(INSTRUCTIONS FOR THE TASK) Extract all of the entries and set them down verbatim.

======== TASK INPUTS

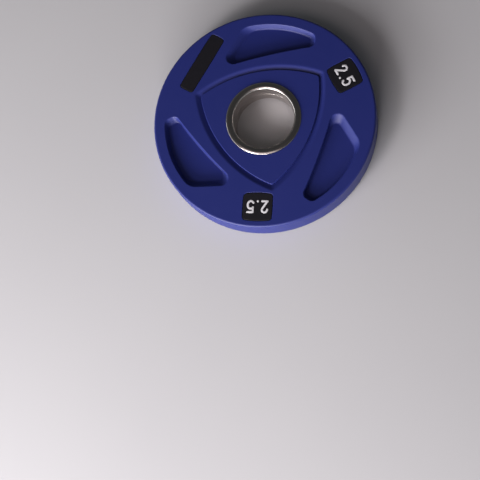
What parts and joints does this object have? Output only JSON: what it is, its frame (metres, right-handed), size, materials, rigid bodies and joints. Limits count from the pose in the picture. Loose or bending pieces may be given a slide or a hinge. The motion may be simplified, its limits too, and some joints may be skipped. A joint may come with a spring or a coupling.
{
  "type": "weight plate",
  "caption": "Small round weight plate: iron core in a coloured urethane casing with finger pockets, a flanged steel hub for a bar sleeve, and inlaid number badges on both faces.",
  "frame": {"origin": "on the axis of the bore, in the plane of the rear hub flange that the plate lies on", "axes": "+Z along the bore axis out of the front face; +Y away from the first number badge, so that badge is towards -Y; +X to the right of a reader who faces the front with +Y up"},
  "size_m": [0.186, 0.186, 0.0244],
  "materials": {
    "blue_urethane": "satin moulded urethane",
    "cast_iron": "rough as cast",
    "stainless_steel": "turned and polished",
    "black_rubber": "matt moulded rubber",
    "white_rubber": "matt moulded rubber"
  },
  "bodies": {
    "root": {"urethane_casing": "blue_urethane", "iron_core": "cast_iron", "front_hub_sleeve": "stainless_steel", "rear_hub_sleeve": "stainless_steel", "front_number_badge_1": "black_rubber", "front_number_badge_2": "black_rubber", "front_plain_badge": "black_rubber", "rear_number_badge_1": "black_rubber", "rear_number_badge_2": "black_rubber", "rear_plain_badge": "black_rubber", "front_digit_two_1": "white_rubber", "front_decimal_point_1": "white_rubber", "front_digit_five_1": "white_rubber", "front_digit_two_2": "white_rubber", "front_decimal_point_2": "white_rubber", "front_digit_five_2": "white_rubber", "rear_digit_two_1": "white_rubber", "rear_decimal_point_1": "white_rubber", "rear_digit_five_1": "white_rubber", "rear_digit_two_2": "white_rubber", "rear_decimal_point_2": "white_rubber", "rear_digit_five_2": "white_rubber"}
  },
  "joints": []
}
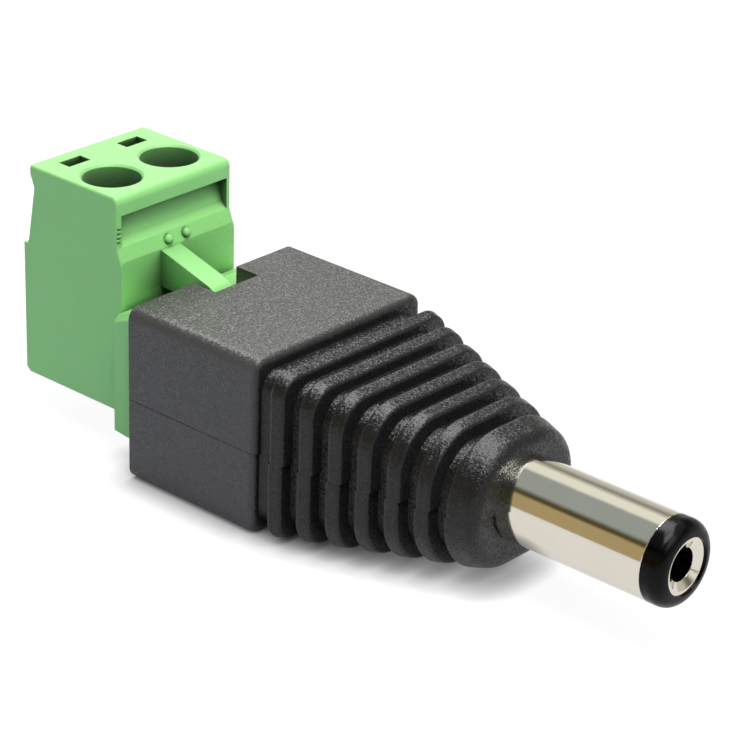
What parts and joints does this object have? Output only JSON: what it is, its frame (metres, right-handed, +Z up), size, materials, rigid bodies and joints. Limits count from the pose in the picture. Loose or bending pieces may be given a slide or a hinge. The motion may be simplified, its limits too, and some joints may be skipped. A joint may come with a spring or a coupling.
{
  "type": "dc barrel plug adapter",
  "caption": "Barrel plug for dc power in a ribbed black overmould, with a pull-off green terminal plug whose clamp screws hold two wires.",
  "frame": {"origin": "under the middle of the whole length, on the plane of the flat underside of the black block", "axes": "+X out along the barrel, +Z up, towards the side that the screws are driven from, +Y to the left when looking along +X"},
  "size_m": [0.0506, 0.0152, 0.0175],
  "materials": {
    "black_overmould": "spark-eroded grain",
    "green_polyamide": "moulded satin",
    "tinned_pin": "tin plated brass",
    "brass_lug": "stamped",
    "washer_board": "laminate",
    "nickel_sleeve": "bright nickel",
    "black_insulator": "moulded gloss",
    "nickel_contact": "bright nickel",
    "zinc_steel": "zinc plated",
    "tinned_contact": "tin plated copper alloy"
  },
  "bodies": {
    "adapter": {"overmould_body": "black_overmould", "header_housing": "green_polyamide", "header_pin_1": "tinned_pin", "header_pin_2": "tinned_pin", "sleeve_lug": "brass_lug", "centre_lug": "brass_lug", "rear_washer": "washer_board", "barrel_sleeve": "nickel_sleeve", "barrel_insulator": "black_insulator", "centre_contact": "nickel_contact"},
    "terminal_plug": {"plug_housing": "green_polyamide", "plug_contact_1": "tinned_contact", "plug_contact_2": "tinned_contact"},
    "screw_1": {"clamp_screw_1": "zinc_steel"},
    "screw_2": {"clamp_screw_2": "zinc_steel"},
    "cage_1": {"clamp_cage_1": "zinc_steel"},
    "cage_2": {"clamp_cage_2": "zinc_steel"}
  },
  "joints": [
    {"name": "plug_pull", "type": "slide", "parent": "adapter", "child": "terminal_plug", "axis": [-1, 0, 0], "range_m": [0, 0.012]},
    {"name": "screw_1_turn", "type": "hinge", "parent": "terminal_plug", "child": "screw_1", "pos_m": [-0.01964, -0.00254, 0.012], "axis": [0, 0, -1], "range_deg": [0, 1800]},
    {"name": "cage_1_lift", "type": "slide", "parent": "terminal_plug", "child": "cage_1", "axis": [0, 0, 1], "range_m": [0, 0.0025]},
    {"name": "screw_2_turn", "type": "hinge", "parent": "terminal_plug", "child": "screw_2", "pos_m": [-0.01964, 0.00254, 0.012], "axis": [0, 0, -1], "range_deg": [0, 1800]},
    {"name": "cage_2_lift", "type": "slide", "parent": "terminal_plug", "child": "cage_2", "axis": [0, 0, 1], "range_m": [0, 0.0025]}
  ],
  "couplings": [
    {"joint": "screw_1_turn", "follows": "cage_1_lift", "rad_per_m": 12566},
    {"joint": "screw_2_turn", "follows": "cage_2_lift", "rad_per_m": 12566}
  ]
}
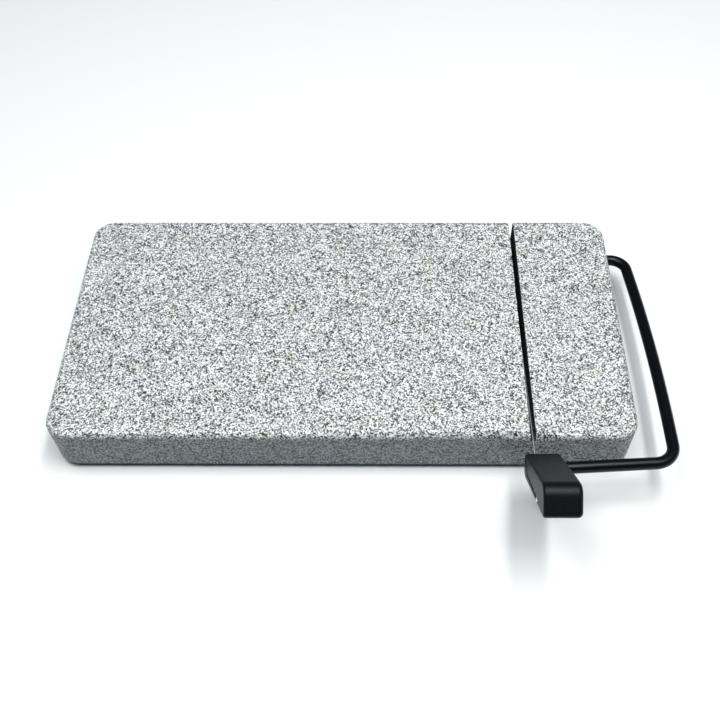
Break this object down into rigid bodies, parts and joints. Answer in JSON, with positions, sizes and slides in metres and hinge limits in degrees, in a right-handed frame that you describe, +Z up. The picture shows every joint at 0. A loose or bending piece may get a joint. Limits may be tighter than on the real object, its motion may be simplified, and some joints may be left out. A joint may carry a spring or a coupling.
{
  "type": "wire cheese slicer board",
  "caption": "Rounded stone board with a sawn cross slot and a hinged bent-rod arm that swings a taut cutting wire into the slot by a raised handle.",
  "frame": {"origin": "middle of the whole footprint (board, arm and handle, arm lowered) on the table plane under the feet", "axes": "+X to the right along the board's length, towards the arm; +Y to the back, away from the handle; +Z up"},
  "size_m": [0.2702, 0.176, 0.0569],
  "materials": {
    "granite": "polished",
    "black_steel": "satin",
    "handle_plastic": "fine texture",
    "wire_steel": "drawn",
    "end_steel": "bright",
    "foot_rubber": "matte"
  },
  "bodies": {
    "board": {"granite_slab": "granite", "foot_front_left": "foot_rubber", "foot_front_right": "foot_rubber", "foot_back_left": "foot_rubber", "foot_back_right": "foot_rubber"},
    "arm": {"arm_rod": "black_steel", "handle_body": "handle_plastic", "cutting_wire": "wire_steel", "wire_ferrule": "end_steel", "wire_nipple": "end_steel"}
  },
  "joints": [
    {"name": "arm_pivot", "type": "hinge", "parent": "board", "child": "arm", "pos_m": [0.07326, 0.07245, 0.0145], "axis": [-1, 0, 0], "range_deg": [0, 168]}
  ]
}
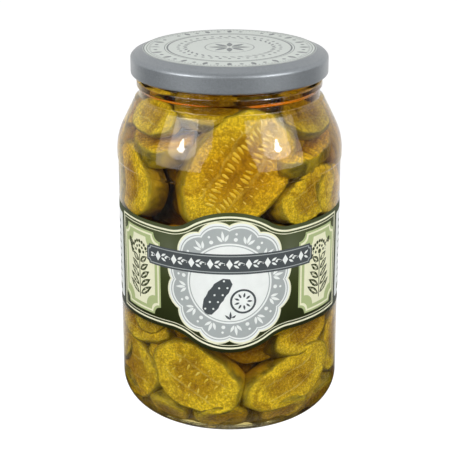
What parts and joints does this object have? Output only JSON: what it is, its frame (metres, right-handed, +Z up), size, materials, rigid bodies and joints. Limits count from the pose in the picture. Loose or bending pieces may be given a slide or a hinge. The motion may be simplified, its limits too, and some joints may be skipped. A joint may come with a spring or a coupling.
{
  "type": "pickle jar",
  "caption": "Sealed round glass jar with a wide-mouth twist-off metal lid and a wrap-round paper label, filled with sliced gherkins in brine, for storing pickled food.",
  "frame": {"origin": "centre of the foot, on the surface the jar stands on", "axes": "+Z up along the jar's axis, -Y towards the front of the label, +X to the right seen from the front"},
  "size_m": [0.0922, 0.0922, 0.1531],
  "materials": {
    "glass": "clear moulded container glass, glossy",
    "lid_steel": "pressed tinplate, printed grey lacquer, satin gloss",
    "seal": "soft sealing compound, matt",
    "label_paper": "coated paper, printed in greens and cream, satin",
    "brine": "clear amber-olive pickling brine holding gherkin slices"
  },
  "bodies": {
    "root": {"glass_jar": "glass", "lid": "lid_steel", "lid_seal": "seal", "label": "label_paper", "brine": "brine"}
  },
  "joints": []
}
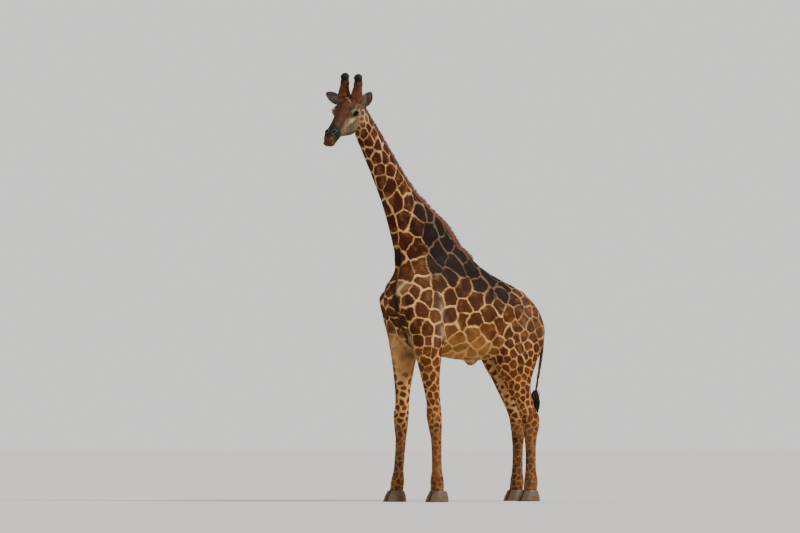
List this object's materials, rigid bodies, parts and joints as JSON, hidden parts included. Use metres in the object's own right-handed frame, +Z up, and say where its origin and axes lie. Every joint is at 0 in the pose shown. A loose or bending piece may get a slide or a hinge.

================

(SOLUTION)
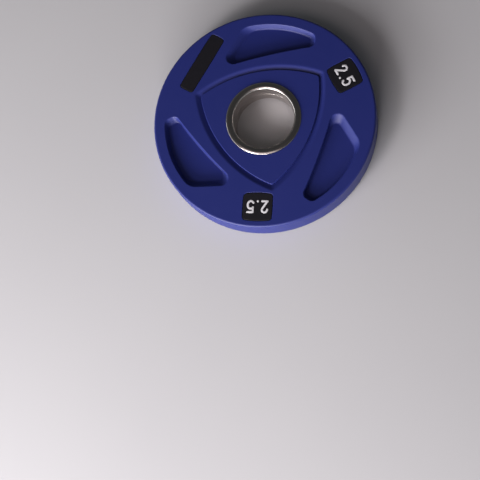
What parts and joints does this object have? Output only JSON: what it is, its frame (metres, right-handed), size, materials, rigid bodies and joints. Limits count from the pose in the picture. Loose or bending pieces may be given a slide or a hinge. The motion may be simplified, its limits too, and some joints may be skipped. A joint may come with a spring or a coupling.
{
  "type": "weight plate",
  "caption": "Small round weight plate: iron core in a coloured urethane casing with finger pockets, a flanged steel hub for a bar sleeve, and inlaid number badges on both faces.",
  "frame": {"origin": "on the axis of the bore, in the plane of the rear hub flange that the plate lies on", "axes": "+Z along the bore axis out of the front face; +Y away from the first number badge, so that badge is towards -Y; +X to the right of a reader who faces the front with +Y up"},
  "size_m": [0.186, 0.186, 0.0244],
  "materials": {
    "blue_urethane": "satin moulded urethane",
    "cast_iron": "rough as cast",
    "stainless_steel": "turned and polished",
    "black_rubber": "matt moulded rubber",
    "white_rubber": "matt moulded rubber"
  },
  "bodies": {
    "root": {"urethane_casing": "blue_urethane", "iron_core": "cast_iron", "front_hub_sleeve": "stainless_steel", "rear_hub_sleeve": "stainless_steel", "front_number_badge_1": "black_rubber", "front_number_badge_2": "black_rubber", "front_plain_badge": "black_rubber", "rear_number_badge_1": "black_rubber", "rear_number_badge_2": "black_rubber", "rear_plain_badge": "black_rubber", "front_digit_two_1": "white_rubber", "front_decimal_point_1": "white_rubber", "front_digit_five_1": "white_rubber", "front_digit_two_2": "white_rubber", "front_decimal_point_2": "white_rubber", "front_digit_five_2": "white_rubber", "rear_digit_two_1": "white_rubber", "rear_decimal_point_1": "white_rubber", "rear_digit_five_1": "white_rubber", "rear_digit_two_2": "white_rubber", "rear_decimal_point_2": "white_rubber", "rear_digit_five_2": "white_rubber"}
  },
  "joints": []
}
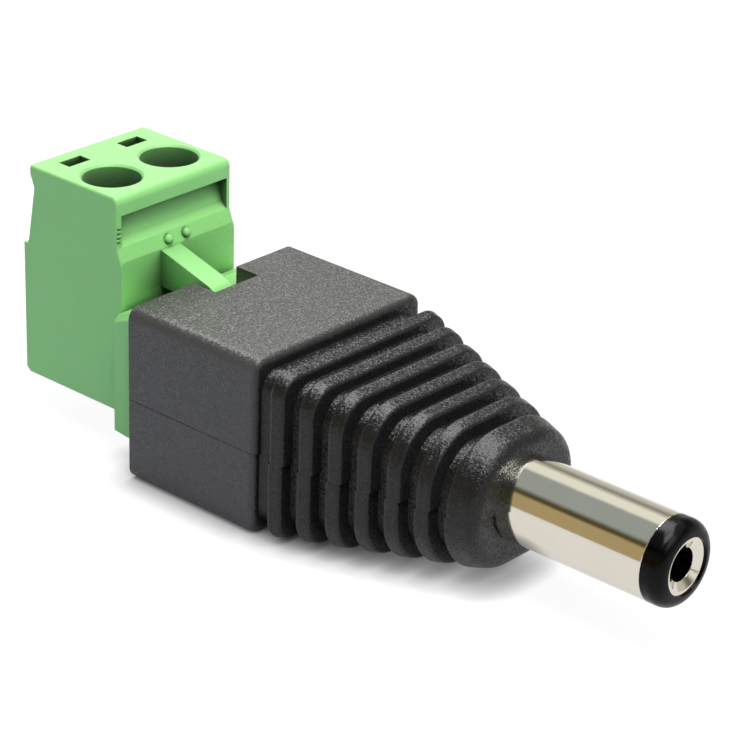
What parts and joints does this object have? Output only JSON: what it is, its frame (metres, right-handed, +Z up), size, materials, rigid bodies and joints. Limits count from the pose in the picture. Loose or bending pieces may be given a slide or a hinge. The motion may be simplified, its limits too, and some joints may be skipped. A joint may come with a spring or a coupling.
{
  "type": "dc barrel plug adapter",
  "caption": "Barrel plug for dc power in a ribbed black overmould, with a pull-off green terminal plug whose clamp screws hold two wires.",
  "frame": {"origin": "under the middle of the whole length, on the plane of the flat underside of the black block", "axes": "+X out along the barrel, +Z up, towards the side that the screws are driven from, +Y to the left when looking along +X"},
  "size_m": [0.0506, 0.0152, 0.0175],
  "materials": {
    "black_overmould": "spark-eroded grain",
    "green_polyamide": "moulded satin",
    "tinned_pin": "tin plated brass",
    "brass_lug": "stamped",
    "washer_board": "laminate",
    "nickel_sleeve": "bright nickel",
    "black_insulator": "moulded gloss",
    "nickel_contact": "bright nickel",
    "zinc_steel": "zinc plated",
    "tinned_contact": "tin plated copper alloy"
  },
  "bodies": {
    "adapter": {"overmould_body": "black_overmould", "header_housing": "green_polyamide", "header_pin_1": "tinned_pin", "header_pin_2": "tinned_pin", "sleeve_lug": "brass_lug", "centre_lug": "brass_lug", "rear_washer": "washer_board", "barrel_sleeve": "nickel_sleeve", "barrel_insulator": "black_insulator", "centre_contact": "nickel_contact"},
    "terminal_plug": {"plug_housing": "green_polyamide", "plug_contact_1": "tinned_contact", "plug_contact_2": "tinned_contact"},
    "screw_1": {"clamp_screw_1": "zinc_steel"},
    "screw_2": {"clamp_screw_2": "zinc_steel"},
    "cage_1": {"clamp_cage_1": "zinc_steel"},
    "cage_2": {"clamp_cage_2": "zinc_steel"}
  },
  "joints": [
    {"name": "plug_pull", "type": "slide", "parent": "adapter", "child": "terminal_plug", "axis": [-1, 0, 0], "range_m": [0, 0.012]},
    {"name": "screw_1_turn", "type": "hinge", "parent": "terminal_plug", "child": "screw_1", "pos_m": [-0.01964, -0.00254, 0.012], "axis": [0, 0, -1], "range_deg": [0, 1800]},
    {"name": "cage_1_lift", "type": "slide", "parent": "terminal_plug", "child": "cage_1", "axis": [0, 0, 1], "range_m": [0, 0.0025]},
    {"name": "screw_2_turn", "type": "hinge", "parent": "terminal_plug", "child": "screw_2", "pos_m": [-0.01964, 0.00254, 0.012], "axis": [0, 0, -1], "range_deg": [0, 1800]},
    {"name": "cage_2_lift", "type": "slide", "parent": "terminal_plug", "child": "cage_2", "axis": [0, 0, 1], "range_m": [0, 0.0025]}
  ],
  "couplings": [
    {"joint": "screw_1_turn", "follows": "cage_1_lift", "rad_per_m": 12566},
    {"joint": "screw_2_turn", "follows": "cage_2_lift", "rad_per_m": 12566}
  ]
}
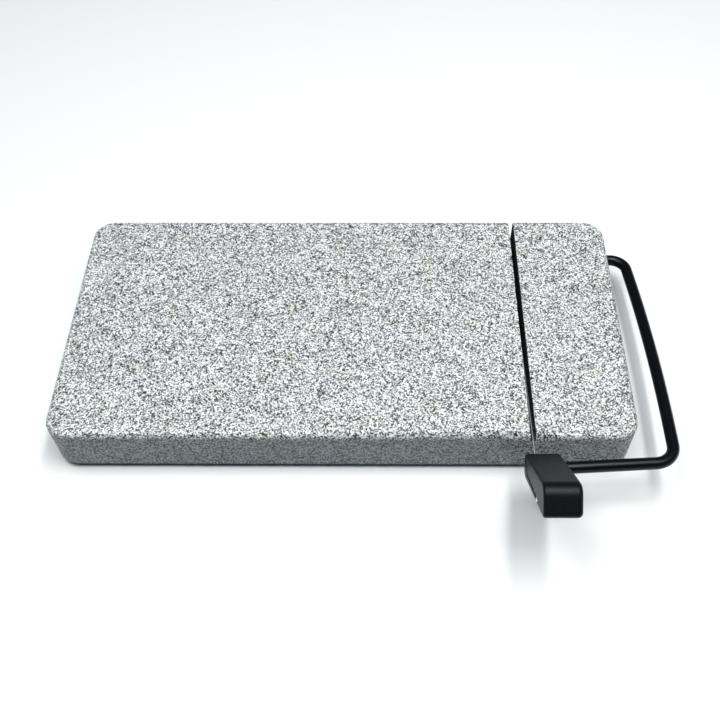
Break this object down into rigid bodies, parts and joints. Answer in JSON, with positions, sizes and slides in metres and hinge limits in degrees, in a right-handed frame that you describe, +Z up. The picture shows every joint at 0. A loose or bending piece may get a joint. Limits may be tighter than on the real object, its motion may be simplified, and some joints may be left out. A joint may carry a spring or a coupling.
{
  "type": "wire cheese slicer board",
  "caption": "Rounded stone board with a sawn cross slot and a hinged bent-rod arm that swings a taut cutting wire into the slot by a raised handle.",
  "frame": {"origin": "middle of the whole footprint (board, arm and handle, arm lowered) on the table plane under the feet", "axes": "+X to the right along the board's length, towards the arm; +Y to the back, away from the handle; +Z up"},
  "size_m": [0.2702, 0.176, 0.0569],
  "materials": {
    "granite": "polished",
    "black_steel": "satin",
    "handle_plastic": "fine texture",
    "wire_steel": "drawn",
    "end_steel": "bright",
    "foot_rubber": "matte"
  },
  "bodies": {
    "board": {"granite_slab": "granite", "foot_front_left": "foot_rubber", "foot_front_right": "foot_rubber", "foot_back_left": "foot_rubber", "foot_back_right": "foot_rubber"},
    "arm": {"arm_rod": "black_steel", "handle_body": "handle_plastic", "cutting_wire": "wire_steel", "wire_ferrule": "end_steel", "wire_nipple": "end_steel"}
  },
  "joints": [
    {"name": "arm_pivot", "type": "hinge", "parent": "board", "child": "arm", "pos_m": [0.07326, 0.07245, 0.0145], "axis": [-1, 0, 0], "range_deg": [0, 168]}
  ]
}
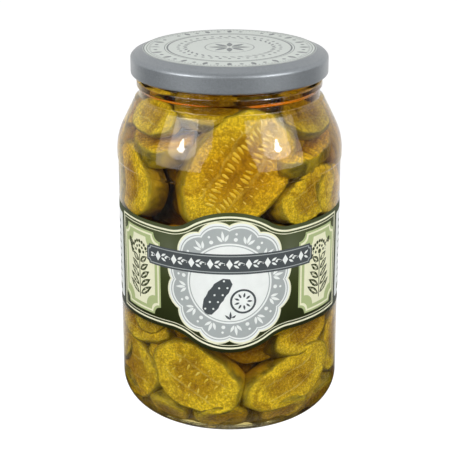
What parts and joints does this object have? Output only JSON: what it is, its frame (metres, right-handed, +Z up), size, materials, rigid bodies and joints. Limits count from the pose in the picture. Loose or bending pieces may be given a slide or a hinge. The motion may be simplified, its limits too, and some joints may be skipped. A joint may come with a spring or a coupling.
{
  "type": "pickle jar",
  "caption": "Sealed round glass jar with a wide-mouth twist-off metal lid and a wrap-round paper label, filled with sliced gherkins in brine, for storing pickled food.",
  "frame": {"origin": "centre of the foot, on the surface the jar stands on", "axes": "+Z up along the jar's axis, -Y towards the front of the label, +X to the right seen from the front"},
  "size_m": [0.0922, 0.0922, 0.1531],
  "materials": {
    "glass": "clear moulded container glass, glossy",
    "lid_steel": "pressed tinplate, printed grey lacquer, satin gloss",
    "seal": "soft sealing compound, matt",
    "label_paper": "coated paper, printed in greens and cream, satin",
    "brine": "clear amber-olive pickling brine holding gherkin slices"
  },
  "bodies": {
    "root": {"glass_jar": "glass", "lid": "lid_steel", "lid_seal": "seal", "label": "label_paper", "brine": "brine"}
  },
  "joints": []
}
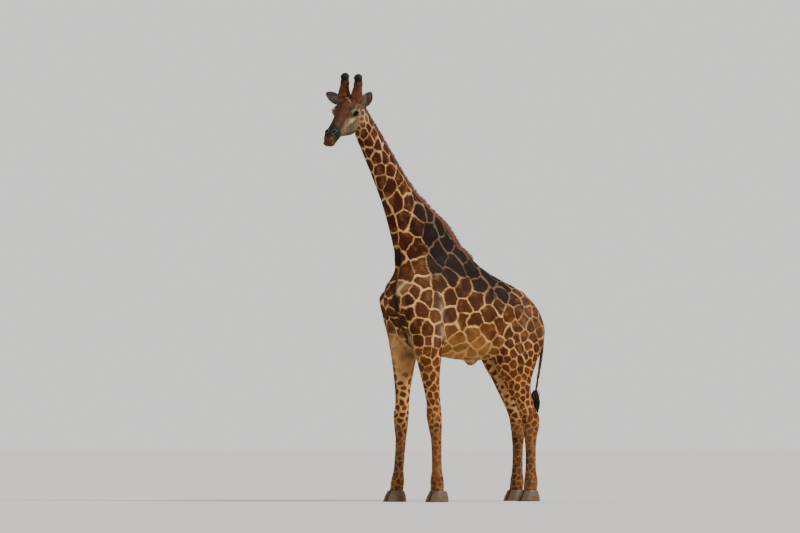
List this object's materials, rigid bodies, parts and joints as JSON, hidden parts included. Use metres in the object's own right-handed frame, +Z up, and say where its origin and axes lie. Every joint is at 0 in the pose shown. A loose or bending piece may get a slide or a hinge.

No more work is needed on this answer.